カダンの横顔は務めて冷静でいるようだったが、よく見れば焦燥感が滲み出ている。歩みは比較的ゆっくりだったが、10分経つ頃には早歩きになり、20分後、タツマの自宅が見えた時には小走りになった。
そしてそれは、カウルとルイにとって正に希望だった。
言葉の真偽を判断できる人魚の能力が確かなら、カダンはタツマの言葉に嘘があれば見抜いたはずだ。見抜いた上で急いているとするなら、それは即ち、孝宏とマリーが死んだ、というタツマの言葉が嘘だったのではないかと推測できるのだ。本当に彼らが死んでいるのなら、カダンはもっと違った反応を見せるだろうというのが分かっているからこそだが。

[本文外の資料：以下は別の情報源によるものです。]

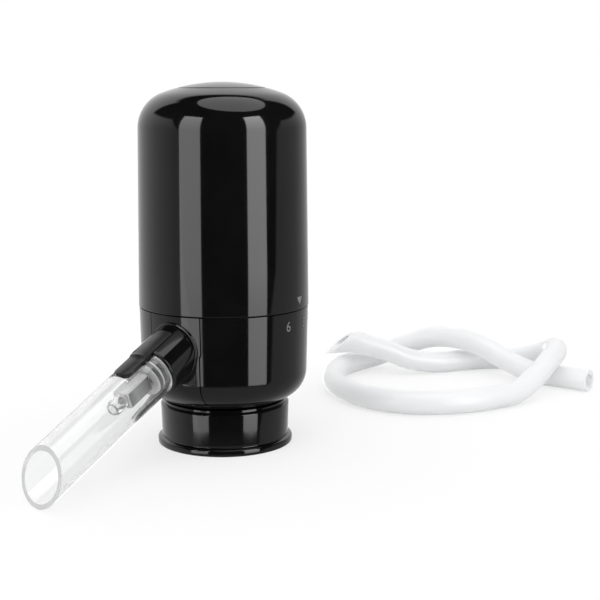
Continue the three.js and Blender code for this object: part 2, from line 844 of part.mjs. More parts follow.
function motorPieces() {
  const shaftTopZ = motorZ + shaftInMotor;
  const can = cut(
    drum(motorR, motorZ, motorTopZ, tubeSides),
    drum(shaftBoreR, motorZ - overrun, shaftTopZ + seat),
  );
  const capZ = motorTopZ + seat;
  const eccentric = drum(eccentricR, eccentricZ, eccentricZ + eccentricHeight, tubeSides);
  return {
    motor_can: [can, steel],
    motor_end_cap: [drum(motorCapR, capZ, capZ + motorCapHeight, tubeSides), innerBlack],
    motor_shaft: [
      joined(drum(shaftR, eccentricZ, shaftTopZ), moved(eccentric, eccentricOffset, 0, 0)),
      steel,
    ],
  };
}

// Frame: a foot ring on the casing's floor and a top ring, joined by four posts
function pumpFrame() {
  const foot = tube(
    frameFootOuterR,
    frameFootInnerR,
    frameFootZ,
    frameFootZ + frameFootHeight,
    innerSides,
  );
  const top = tube(
    postPlaceR + postR,
    postPlaceR - postR,
    frameTopZ - frameTopRingHeight,
    frameTopZ,
    innerSides,
  );
  const posts = around(postCount, postPlaceR, postDeg, (x, y) =>
    moved(drum(postR, frameFootZ + frameFootHeight / 2, frameTopZ), x, y, 0),
  );
  const pilots = around(postCount, postPlaceR, postDeg, (x, y) =>
    moved(drum(postPilotR, frameTopZ - postPilotDepth, frameTopZ + overrun), x, y, 0),
  );
  return cut(joined(foot, top, ...posts), ...pilots);
}

// Battery tray: a deck on the frame and a cross-shaped core that parts four cells
function batteryTray() {
  const core = drum(trayCoreR, deckTopZ - seat, cellTopZ, innerSides);
  const bores = around(cellCount, cellPlace, cellDeg, (x, y) =>
    moved(drum(cellBoreR, deckTopZ, cellTopZ + overrun, tubeSides), x, y, 0),
  );
  const holes = around(postCount, postPlaceR, postDeg, (x, y) =>
    moved(drum(postPilotR, deckZ - overrun, deckTopZ + overrun), x, y, 0),
  );
  const deck = drum(deckR, deckZ, deckTopZ, innerSides);
  return cut(joined(deck, cut(core, ...bores)), ...holes);
}

function cell(nubUp) {
  const shoulderZ = cellLength - cellNubHeight;
  const profile = [
    [0, 0],
    [cellR, 0],
    [cellR, shoulderZ],
    [cellNubR, shoulderZ],
    [cellNubR, cellLength],
    [0, cellLength],
  ];
  const placed = profile.map(([r, z]) => [r, cellZ + (nubUp ? z : cellLength - z)]);
  return turned(placed, tubeSides);
}

function controlBoard() {
  const disc = drum(boardR, boardZ, boardZ + boardThickness, tubeSides);
  const trim = block(
    boardR * 2,
    boardR,
    boardThickness + overrun,
    0,
    boardFlat + boardR / 2,
    boardZ + boardThickness / 2,
  );
  return cut(disc, trim);
}

const tactSwitch = () =>
  cut(
    block(switchWidth, switchWidth, switchHeight, 0, 0, switchZ + switchHeight / 2),
    drum(plungerBoreR, switchZ + switchFloor, switchTopZ + overrun),
  );

function deckScrew(x, y) {
  const headZ = deckTopZ + seat;
  return moved(
    turned(
      [
        [0, headZ - screwLength],
        [screwR, headZ - screwLength],
        [screwR, headZ],
        [screwHeadR, headZ],
        [screwHeadR, headZ + screwHeadHeight],
        [0, headZ + screwHeadHeight],
      ],
      rodSides,
    ),
    x,
    y,
    0,
  );
}

// The hose's centre line as a smooth curve through its route
function hoseCurve() {
  const [c, s] = [Math.cos(hoseTurn), Math.sin(hoseTurn)];
  const points = hoseRoute.map(([along, away, lift]) => {
    const [u, v] = [hoseAt[0] + along, hoseAt[1] + away];
    return new THREE.Vector3(u * c - v * s, u * s + v * c, hoseLift + lift);
  });
  return new THREE.CatmullRomCurve3(points, false, "centripetal");
}

// Least distance from the hose to itself, measured between points more than four diameters
// apart along it
function leastHoseGap(curve) {
  const points = curve.getSpacedPoints(hoseSteps * 8);
  const step = curve.getLength() / (hoseSteps * 8);
  const apart = Math.ceil((hoseR * 8) / step);
  let least = Infinity;
  for (let i = 0; i < points.length; i++) {
    for (let k = i + apart; k < points.length; k++) {
      least = Math.min(least, points[i].distanceTo(points[k]));
    }
  }
  return least - hoseR * 2;
}

function suctionHose() {
  const curve = hoseCurve();
  const section = new THREE.Shape();
  for (let i = 0; i < hoseSides; i++) {
    const angle = (2 * Math.PI * (i + 1 / 2)) / hoseSides;
    const [x, y] = [hoseR * Math.cos(angle), hoseR * Math.sin(angle)];
    if (i === 0) section.moveTo(x, y);
    else section.lineTo(x, y);
  }
  section.closePath();
  const options = { steps: hoseSteps, bevelEnabled: false, extrudePath: curve };
  console.log("hose length", curve.getLength().toFixed(1), "mm");
  console.log("least gap of the hose to itself", leastHoseGap(curve).toFixed(2), "mm");
  return solid(new THREE.ExtrudeGeometry(section, options));
}

// The assembly
const shell = lowerShell();
addPiece("upper_casing", upperCasing(), glossBlack);
addPiece("power_button", powerButton(), glossBlack);
addPiece("selector_ring", selectorRing(), innerBlack);
addPiece("lower_casing", cut(shell, panelPrism(gapHalf)), glossBlack);
addPiece("front_panel", frontPanel(shell), glossBlack);
addPiece("neck_skirt", neckSkirt(), glossBlack);
addPiece("neck_gasket", neckGasket(), sealRubber);
addPiece("hose_nipple", hoseNipple(), innerBlack);
addPiece("base_manifold", baseManifold(), innerWhite);
addPiece("outlet_elbow", outletElbow(), innerWhite);

addPiece("spout_collar", spoutCollar(), glossBlack, spoutGroup);
addPiece("spout_latch", spoutLatch(), glossBlack, spoutGroup);
addPiece("spout_spigot", spoutSpigot(), clearPlastic, spoutGroup);
for (const i of [0, 1]) addPiece("spout_o_ring_" + (i + 1), oRing(i), sealRubber, spoutGroup);
addPiece("aerator_nozzle", aeratorNozzle(), clearPlastic, spoutGroup);
addPiece("nozzle_tip", nozzleTip(), clearPlastic, spoutGroup);
addPiece("clear_spout", clearSpout(), clearPlastic, spoutGroup);

const pump = new THREE.Group();
pump.position.y = pumpY;
root.add(pump);
for (const [name, [body, material]] of Object.entries({ ...pumpPieces(), ...motorPieces() })) {
  addPiece(name, body, material, pump);
}

addPiece("pump_frame", pumpFrame(), innerBlack);
addPiece("battery_tray", batteryTray(), innerBlack);
around(postCount, postPlaceR, postDeg, (x, y, angle, i) =>
  addPiece("deck_screw_" + (i + 1), deckScrew(x, y), steel),
);
around(cellCount, cellPlace, cellDeg, (x, y, angle, i) => {
  const battery = new THREE.Group();
  battery.position.set(x, y, 0);
  root.add(battery);
  addPiece("battery_cell_" + (i + 1), cell(i % 2 === 0), cellJacket, battery);
  const contact = drum(contactR, contactZ, contactZ + contactThickness, tubeSides);
  addPiece("cell_contact_" + (i + 1), contact, steel, battery);
});
for (const side of [-1, 1]) {
  const bridge = block(
    bridgeLength,
    bridgeWidth,
    bridgeThickness,
    0,
    side * cellPlace * Math.SQRT1_2,
    bridgeZ + bridgeThickness / 2,
  ).rotate([0, 0, cellDeg + postDeg]);
  addPiece(side < 0 ? "contact_bridge_front" : "contact_bridge_rear", bridge, steel);
}
addPiece("tray_cap", drum(trayCapR, trayCapZ, trayCapZ + trayCapThickness, tubeSides), innerBlack);
addPiece("control_board", controlBoard(), boardGreen);
addPiece("tact_switch", tactSwitch(), innerBlack);
addPiece("switch_plunger", drum(plungerR, plungerZ, plungerZ + plungerLength), innerWhite);

// The body and spout end up with the origin below their middle, and the hose moves with them
const space = new THREE.Box3().setFromObject(root, true);
root.position.y = -(space.min.y + space.max.y) / 2;
console.log("body axis at y =", root.position.y.toFixed(4), "mm");

addPiece("suction_hose", suctionHose(), silicone);

export default root;
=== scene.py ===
"""Looks of an electric wine aerator: gloss black casings, a clear spout and a milky suction hose.

The inner solids stay as they are in the CAD frame, and the outer pieces are made again here
with finer forms. Sizes are in millimetres from the body's axis, unless a comment says metres,
and turn into metres when a mesh is made.
"""
import json
import math

import bmesh
import bpy
from mathutils import Matrix, Vector


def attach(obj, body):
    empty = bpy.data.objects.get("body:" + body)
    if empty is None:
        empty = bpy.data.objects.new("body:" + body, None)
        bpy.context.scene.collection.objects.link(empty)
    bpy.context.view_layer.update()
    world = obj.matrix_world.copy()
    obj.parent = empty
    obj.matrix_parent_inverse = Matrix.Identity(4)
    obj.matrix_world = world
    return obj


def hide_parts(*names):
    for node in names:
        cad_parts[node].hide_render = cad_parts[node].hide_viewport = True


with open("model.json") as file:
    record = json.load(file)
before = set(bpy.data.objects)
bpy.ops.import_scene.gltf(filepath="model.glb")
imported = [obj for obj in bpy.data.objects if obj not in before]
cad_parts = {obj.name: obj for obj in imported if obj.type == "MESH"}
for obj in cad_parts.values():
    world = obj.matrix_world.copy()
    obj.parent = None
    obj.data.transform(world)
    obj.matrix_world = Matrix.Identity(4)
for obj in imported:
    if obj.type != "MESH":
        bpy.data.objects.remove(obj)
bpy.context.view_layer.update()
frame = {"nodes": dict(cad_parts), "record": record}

MM = 0.001
AXIS_Y = 32.3689  # where the body's axis stands in the frame
FULL = 2 * math.pi
TOP = math.pi / 2
UP = Vector((0, 0, 1))
TINY = 1e-6
CREASE = 40  # degrees; the edges of most pieces stay sharp from there on
ROUNDED_FROM = 38  # degrees; the edges that round_edges takes


# Camera, in metres

VIEW_AZIMUTH = math.radians(36.4)
VIEW_DISTANCE = 0.450
VIEW_HEIGHT = 0.1275
VIEW_TILT = math.radians(9.7)
VIEW_YAW = math.radians(3.43)
FOCAL_PIXELS = 1286
IMAGE_PIXELS = 600
SENSOR = 36.0
CLIP_START, CLIP_END = 0.01, 20


def put_in_scene(name, data):
    placed = bpy.data.objects.new(name, data)
    bpy.context.scene.collection.objects.link(placed)
    return placed


def make_camera():
    data = bpy.data.cameras.new("camera")
    data.sensor_width = SENSOR
    data.lens = FOCAL_PIXELS / IMAGE_PIXELS * SENSOR
    data.clip_start, data.clip_end = CLIP_START, CLIP_END
    camera = put_in_scene("camera", data)
    turn = Matrix.Rotation(VIEW_AZIMUTH, 3, "Z")
    ahead = Vector((math.sin(VIEW_YAW), math.cos(VIEW_YAW), 0))
    right = turn @ Vector((ahead.y, -ahead.x, 0))
    ahead = turn @ ahead
    forward = ahead * math.cos(VIEW_TILT) - UP * math.sin(VIEW_TILT)
    up = ahead * math.sin(VIEW_TILT) + UP * math.cos(VIEW_TILT)
    place = Vector((0, AXIS_Y * MM, VIEW_HEIGHT)) + turn @ Vector((0, -VIEW_DISTANCE, 0))
    basis = Matrix((right, up, -forward)).transposed().to_4x4()
    camera.matrix_world = Matrix.Translation(place) @ basis
    bpy.context.scene.camera = camera


# Mesh helpers

def smooth_mesh(name, shape, sharp=None):
    """A mesh with smooth faces from a shape's vertices and faces."""
    vertices, faces = shape
    mesh = bpy.data.meshes.new(name)
    mesh.from_pydata([(x * MM, (y + AXIS_Y) * MM, z * MM) for x, y, z in vertices], [], faces)
    work = bmesh.new()
    work.from_mesh(mesh)
    bmesh.ops.delete(work, geom=[v for v in work.verts if not v.link_faces], context="VERTS")
    bmesh.ops.recalc_face_normals(work, faces=work.faces)
    for face in work.faces:
        face.smooth = True
    for edge in work.edges:
        if sharp is not None and len(edge.link_faces) == 2:
            edge.smooth = edge.calc_face_angle(0) < math.radians(sharp)
    work.to_mesh(mesh)
    work.free()
    return mesh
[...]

カダンがタツマの自宅を知っているという事実を、ルイとカウルは奇妙な気持ちで受け止めていた。《やはり》という残念な気持ちと、《それならなぜ》という疑問が同時に心に湧き上がる。
カウルとルイに湧き上がった共通の疑問は、カダンが孝宏とマリーに対して、必死になる程度の情を抱いていた証拠ではないかと二人に思わせた。
それ故に、二人の生死に対してこれ程必死になるのならどうしてタツマと取引をしたのか、二人には理解できない。
「どうして……」
カウルの呟きは今のカダンには届かなかった。